= Pierre-Antoine Guéroult =

French scholar

Pierre-Remy-Antoine-Guillaume Guéroult, called "Guéroult jeune" (Young Guéroult), (16 January 1749 in Rouen – 14 December 1816) was an 18th–19th-century French scholar.

The year he died he was made a chevalier of the Légion d'honneur by King Louis XVIII.

== Works ==
- 1790: Origine de la république une et indivisible, drama which he offered in homage to the National Constituent Assembly.
- 1802: Dictionnaire de la France monarchique, ou la France telle qu’elle était en janvier 1789; in-8°;
- 1783–1789: t.VIII de la traduction des œuvres de Cicero (with his brother Guéroult aîné).
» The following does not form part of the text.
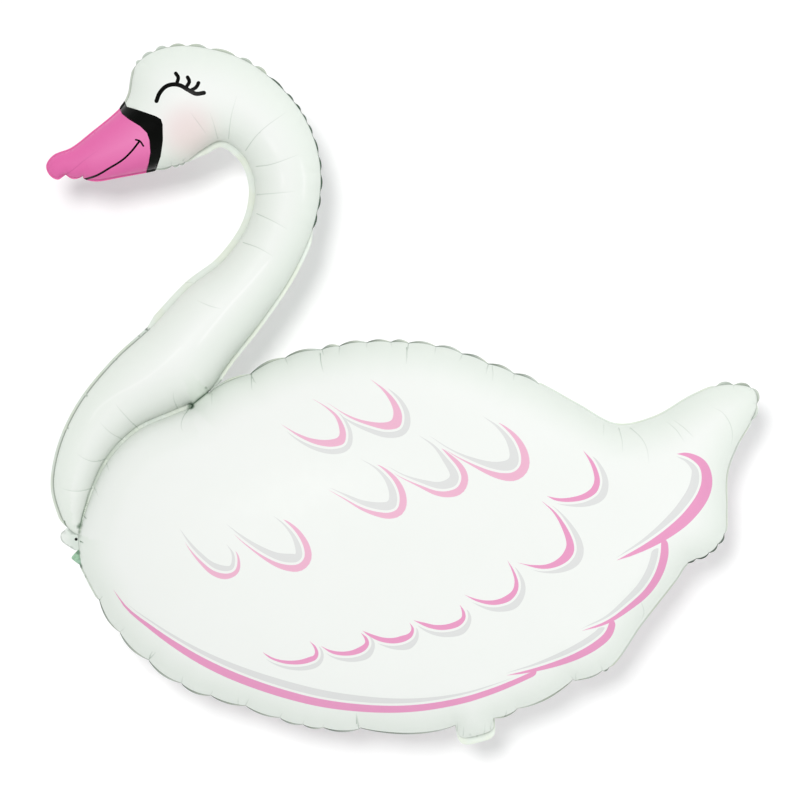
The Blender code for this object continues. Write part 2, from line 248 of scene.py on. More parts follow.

This translation was directed by Jean-Marie-Bernard Clément and Jean-Nicolas Démeunier, 8 vol. in-12, ou 3 vol. 4°. The volume by the Guéroult brothers includes the Harangue sur les réponses des aruspices, that pour Sextus, the Plaidoyers pour Plancius et pour Celius, and the Invective contre Vatinius;
- 1794: Constitution des Spartiates, des Athéniens et des Romains, in-8°. He left manuscripts of the translation of several Discours by Cicero and one opera, Étéocle et Polynice, non presented.

== Sources ==
- Théodore-Éloi Lebreton, Biographie normande, t. 2, Rouen, Le Brument, 1858, p. 185-6.